汚染した廃水池を「新たな電力源」に変える方法をイノベーションの専門家が考案
ニュージーランド国内には使用されていない廃水池が多くあり、ここから発生するバイオガスが環境に悪影響を与えている。 この問題を解決するためにいま注目されているのが「廃水池での発電」だ。同国のリンカーン大学でイノベーションを教えるフェイス・ジェレマイア講師が提案する「逆転の発想」とは?
3つの課題、1つの解決策
ニュージーランドは3つの関連性のある課題に直面している。不安定な電力供給、温室効果ガスの排出削減、そして汚染した廃水池の管理である。 廃水池を再生可能エネルギー源に変えるために、浮体式ソーラーパネルを設置するという策はある。
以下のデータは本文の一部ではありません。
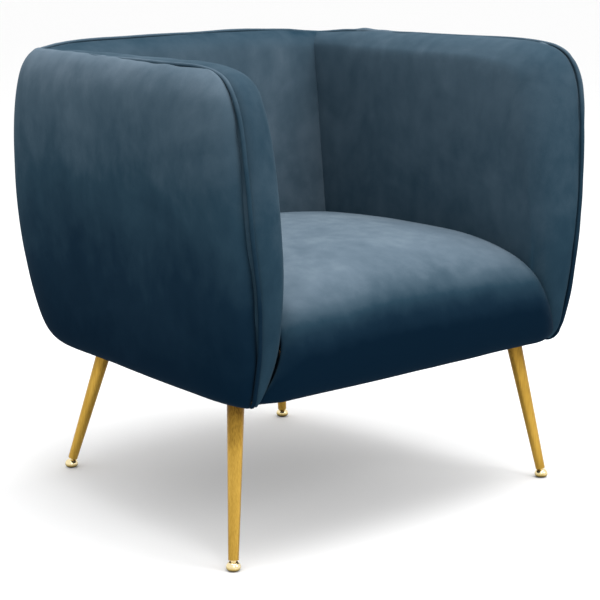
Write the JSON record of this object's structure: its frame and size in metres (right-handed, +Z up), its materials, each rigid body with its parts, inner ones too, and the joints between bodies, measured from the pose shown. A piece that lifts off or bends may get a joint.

しかし、これだけでは初期費用や製造・廃棄時の環境負荷などが問題になるだろう。 より即効性があり、費用対効果の高い解決策はほかにもある。太陽光発電の半分のコストで継続的に発電すると同時に、メタンガス排出や藻類の繁殖といった問題にも対処する方法だ。 具体的には、バイオガス発電と熱発電システムを、浮体式ソーラーパネルに組み合わせる──この方法によって、3つの問題を一挙に解決できるはずだ。
バイオガス発電の欠点をどう補うか
廃水池からのメタンガス排出は、ニュージーランドの大きな環境問題だ。だが、バイオガス発電機を設置すれば、このメタンガスが大気中に放出される前に回収し、代わりに発電に利用できる。 ただ、バイオガス発電には重大な欠点がある。メタンガスを回収するために廃水池に蓋をすると、池の温度が上昇し、藻類が過剰に繁殖してしまう可能性があるのだ。 そこで、池の熱を電力に変換する「熱発電システム」の出番となる。廃水池の発電効率を向上させるだけでなく、廃水池の温度を下げ、藻類の繁殖や水の蒸発を抑えるのに役立つ。 最後に、バイオガス発電のための蓋の上にソーラーパネルを取り付ける。前述の通り、初期設置費用は高いものの、廃水池の表面に設置すればほかの貴重な土地を占有することなく、再生可能エネルギーを生み出せる。 また、ソーラーパネルが太陽光を遮ることで、藻の繁殖を抑えられるメリットもある。 こうした取り組みは、海外でも成功している。 メルボルンでは、廃水池でのメタンガス発電によって何千もの世帯に電力を供給している。米国の一部でも、廃水池に浮体式ソーラーパネルを設置する事例が増えている。 これらの技術をうまく組み合わせれば、ニュージーランドは問題だらけの廃水池を再生可能エネルギーのハブへと変えられるはずだ。